JOB. Restate the entire listing word for word.

WORKING DATA.
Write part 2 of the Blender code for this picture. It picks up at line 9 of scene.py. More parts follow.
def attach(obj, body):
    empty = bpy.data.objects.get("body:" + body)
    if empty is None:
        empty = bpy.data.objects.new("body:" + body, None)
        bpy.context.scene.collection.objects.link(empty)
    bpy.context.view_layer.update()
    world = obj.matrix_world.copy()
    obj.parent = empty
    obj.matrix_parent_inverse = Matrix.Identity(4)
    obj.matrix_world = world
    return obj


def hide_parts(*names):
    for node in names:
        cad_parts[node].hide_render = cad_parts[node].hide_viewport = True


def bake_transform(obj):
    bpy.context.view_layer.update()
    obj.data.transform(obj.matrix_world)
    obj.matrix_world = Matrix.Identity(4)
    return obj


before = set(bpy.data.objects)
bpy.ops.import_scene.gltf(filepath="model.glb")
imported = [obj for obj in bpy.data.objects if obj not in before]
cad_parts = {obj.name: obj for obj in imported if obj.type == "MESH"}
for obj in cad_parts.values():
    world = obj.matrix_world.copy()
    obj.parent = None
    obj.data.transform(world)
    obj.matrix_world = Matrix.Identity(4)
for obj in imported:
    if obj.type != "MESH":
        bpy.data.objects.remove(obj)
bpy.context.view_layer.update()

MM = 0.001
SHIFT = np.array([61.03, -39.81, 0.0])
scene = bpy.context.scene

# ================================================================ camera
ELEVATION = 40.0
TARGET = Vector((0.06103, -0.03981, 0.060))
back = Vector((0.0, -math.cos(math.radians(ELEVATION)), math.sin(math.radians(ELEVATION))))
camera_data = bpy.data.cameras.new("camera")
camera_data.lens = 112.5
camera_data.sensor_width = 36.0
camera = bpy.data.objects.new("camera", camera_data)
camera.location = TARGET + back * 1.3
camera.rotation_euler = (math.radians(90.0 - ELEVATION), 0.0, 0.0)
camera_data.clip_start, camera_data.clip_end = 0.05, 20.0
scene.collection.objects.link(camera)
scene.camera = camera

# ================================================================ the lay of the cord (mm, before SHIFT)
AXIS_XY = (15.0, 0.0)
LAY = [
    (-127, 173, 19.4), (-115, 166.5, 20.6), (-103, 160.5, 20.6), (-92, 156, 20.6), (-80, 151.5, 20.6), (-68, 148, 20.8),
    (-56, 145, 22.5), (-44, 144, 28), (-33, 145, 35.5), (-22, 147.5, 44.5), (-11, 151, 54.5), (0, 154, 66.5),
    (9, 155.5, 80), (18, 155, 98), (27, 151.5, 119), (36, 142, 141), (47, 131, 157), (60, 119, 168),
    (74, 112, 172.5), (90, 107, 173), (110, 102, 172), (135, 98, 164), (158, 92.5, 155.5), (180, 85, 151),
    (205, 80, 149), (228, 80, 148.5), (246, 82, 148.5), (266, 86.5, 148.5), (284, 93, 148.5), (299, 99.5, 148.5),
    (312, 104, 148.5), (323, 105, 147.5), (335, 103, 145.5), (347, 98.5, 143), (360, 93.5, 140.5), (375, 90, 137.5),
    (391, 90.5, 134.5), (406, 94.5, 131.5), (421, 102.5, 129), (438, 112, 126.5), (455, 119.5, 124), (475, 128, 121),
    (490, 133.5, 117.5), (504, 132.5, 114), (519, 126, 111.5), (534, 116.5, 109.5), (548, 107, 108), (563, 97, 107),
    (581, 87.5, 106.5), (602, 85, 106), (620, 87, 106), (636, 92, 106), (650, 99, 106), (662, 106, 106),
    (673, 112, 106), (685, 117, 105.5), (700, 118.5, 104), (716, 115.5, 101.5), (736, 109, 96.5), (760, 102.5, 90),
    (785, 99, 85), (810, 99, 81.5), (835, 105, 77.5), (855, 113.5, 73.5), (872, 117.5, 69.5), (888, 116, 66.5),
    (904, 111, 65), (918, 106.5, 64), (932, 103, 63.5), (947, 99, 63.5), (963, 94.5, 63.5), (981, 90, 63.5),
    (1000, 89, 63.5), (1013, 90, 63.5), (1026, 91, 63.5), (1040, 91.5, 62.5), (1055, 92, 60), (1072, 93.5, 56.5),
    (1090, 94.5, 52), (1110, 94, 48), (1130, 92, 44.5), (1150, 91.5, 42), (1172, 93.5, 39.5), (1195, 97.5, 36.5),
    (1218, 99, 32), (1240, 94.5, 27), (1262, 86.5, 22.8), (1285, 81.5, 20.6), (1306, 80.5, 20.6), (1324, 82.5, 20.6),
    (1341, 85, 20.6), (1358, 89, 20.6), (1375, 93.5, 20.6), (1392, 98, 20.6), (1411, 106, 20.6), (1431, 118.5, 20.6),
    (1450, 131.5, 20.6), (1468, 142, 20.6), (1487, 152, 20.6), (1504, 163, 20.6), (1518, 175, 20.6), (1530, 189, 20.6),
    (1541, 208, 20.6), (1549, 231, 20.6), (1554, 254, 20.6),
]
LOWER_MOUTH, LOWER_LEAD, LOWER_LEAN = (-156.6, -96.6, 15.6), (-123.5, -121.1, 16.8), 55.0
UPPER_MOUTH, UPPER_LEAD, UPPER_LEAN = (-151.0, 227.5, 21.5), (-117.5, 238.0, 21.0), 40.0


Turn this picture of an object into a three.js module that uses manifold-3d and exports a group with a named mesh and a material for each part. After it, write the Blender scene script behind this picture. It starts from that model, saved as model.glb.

EXERCISE RESULT.
Write part 2 of the Blender code for this picture. It picks up at line 9 of scene.py. More parts follow.
def attach(obj, body):
    empty = bpy.data.objects.get("body:" + body)
    if empty is None:
        empty = bpy.data.objects.new("body:" + body, None)
        bpy.context.scene.collection.objects.link(empty)
    bpy.context.view_layer.update()
    world = obj.matrix_world.copy()
    obj.parent = empty
    obj.matrix_parent_inverse = Matrix.Identity(4)
    obj.matrix_world = world
    return obj


def hide_parts(*names):
    for node in names:
        cad_parts[node].hide_render = cad_parts[node].hide_viewport = True


def bake_transform(obj):
    bpy.context.view_layer.update()
    obj.data.transform(obj.matrix_world)
    obj.matrix_world = Matrix.Identity(4)
    return obj


before = set(bpy.data.objects)
bpy.ops.import_scene.gltf(filepath="model.glb")
imported = [obj for obj in bpy.data.objects if obj not in before]
cad_parts = {obj.name: obj for obj in imported if obj.type == "MESH"}
for obj in cad_parts.values():
    world = obj.matrix_world.copy()
    obj.parent = None
    obj.data.transform(world)
    obj.matrix_world = Matrix.Identity(4)
for obj in imported:
    if obj.type != "MESH":
        bpy.data.objects.remove(obj)
bpy.context.view_layer.update()

MM = 0.001
SHIFT = np.array([61.03, -39.81, 0.0])
scene = bpy.context.scene

# ================================================================ camera
ELEVATION = 40.0
TARGET = Vector((0.06103, -0.03981, 0.060))
back = Vector((0.0, -math.cos(math.radians(ELEVATION)), math.sin(math.radians(ELEVATION))))
camera_data = bpy.data.cameras.new("camera")
camera_data.lens = 112.5
camera_data.sensor_width = 36.0
camera = bpy.data.objects.new("camera", camera_data)
camera.location = TARGET + back * 1.3
camera.rotation_euler = (math.radians(90.0 - ELEVATION), 0.0, 0.0)
camera_data.clip_start, camera_data.clip_end = 0.05, 20.0
scene.collection.objects.link(camera)
scene.camera = camera

# ================================================================ the lay of the cord (mm, before SHIFT)
AXIS_XY = (15.0, 0.0)
LAY = [
    (-127, 173, 19.4), (-115, 166.5, 20.6), (-103, 160.5, 20.6), (-92, 156, 20.6), (-80, 151.5, 20.6), (-68, 148, 20.8),
    (-56, 145, 22.5), (-44, 144, 28), (-33, 145, 35.5), (-22, 147.5, 44.5), (-11, 151, 54.5), (0, 154, 66.5),
    (9, 155.5, 80), (18, 155, 98), (27, 151.5, 119), (36, 142, 141), (47, 131, 157), (60, 119, 168),
    (74, 112, 172.5), (90, 107, 173), (110, 102, 172), (135, 98, 164), (158, 92.5, 155.5), (180, 85, 151),
    (205, 80, 149), (228, 80, 148.5), (246, 82, 148.5), (266, 86.5, 148.5), (284, 93, 148.5), (299, 99.5, 148.5),
    (312, 104, 148.5), (323, 105, 147.5), (335, 103, 145.5), (347, 98.5, 143), (360, 93.5, 140.5), (375, 90, 137.5),
    (391, 90.5, 134.5), (406, 94.5, 131.5), (421, 102.5, 129), (438, 112, 126.5), (455, 119.5, 124), (475, 128, 121),
    (490, 133.5, 117.5), (504, 132.5, 114), (519, 126, 111.5), (534, 116.5, 109.5), (548, 107, 108), (563, 97, 107),
    (581, 87.5, 106.5), (602, 85, 106), (620, 87, 106), (636, 92, 106), (650, 99, 106), (662, 106, 106),
    (673, 112, 106), (685, 117, 105.5), (700, 118.5, 104), (716, 115.5, 101.5), (736, 109, 96.5), (760, 102.5, 90),
    (785, 99, 85), (810, 99, 81.5), (835, 105, 77.5), (855, 113.5, 73.5), (872, 117.5, 69.5), (888, 116, 66.5),
    (904, 111, 65), (918, 106.5, 64), (932, 103, 63.5), (947, 99, 63.5), (963, 94.5, 63.5), (981, 90, 63.5),
    (1000, 89, 63.5), (1013, 90, 63.5), (1026, 91, 63.5), (1040, 91.5, 62.5), (1055, 92, 60), (1072, 93.5, 56.5),
    (1090, 94.5, 52), (1110, 94, 48), (1130, 92, 44.5), (1150, 91.5, 42), (1172, 93.5, 39.5), (1195, 97.5, 36.5),
    (1218, 99, 32), (1240, 94.5, 27), (1262, 86.5, 22.8), (1285, 81.5, 20.6), (1306, 80.5, 20.6), (1324, 82.5, 20.6),
    (1341, 85, 20.6), (1358, 89, 20.6), (1375, 93.5, 20.6), (1392, 98, 20.6), (1411, 106, 20.6), (1431, 118.5, 20.6),
    (1450, 131.5, 20.6), (1468, 142, 20.6), (1487, 152, 20.6), (1504, 163, 20.6), (1518, 175, 20.6), (1530, 189, 20.6),
    (1541, 208, 20.6), (1549, 231, 20.6), (1554, 254, 20.6),
]
LOWER_MOUTH, LOWER_LEAD, LOWER_LEAN = (-156.6, -96.6, 15.6), (-123.5, -121.1, 16.8), 55.0
UPPER_MOUTH, UPPER_LEAD, UPPER_LEAN = (-151.0, 227.5, 21.5), (-117.5, 238.0, 21.0), 40.0


Turn this picture of an object into a three.js module that uses manifold-3d and exports a group with a named mesh and a material for each part. After it, write the Blender scene script behind this picture. It starts from that model, saved as model.glb.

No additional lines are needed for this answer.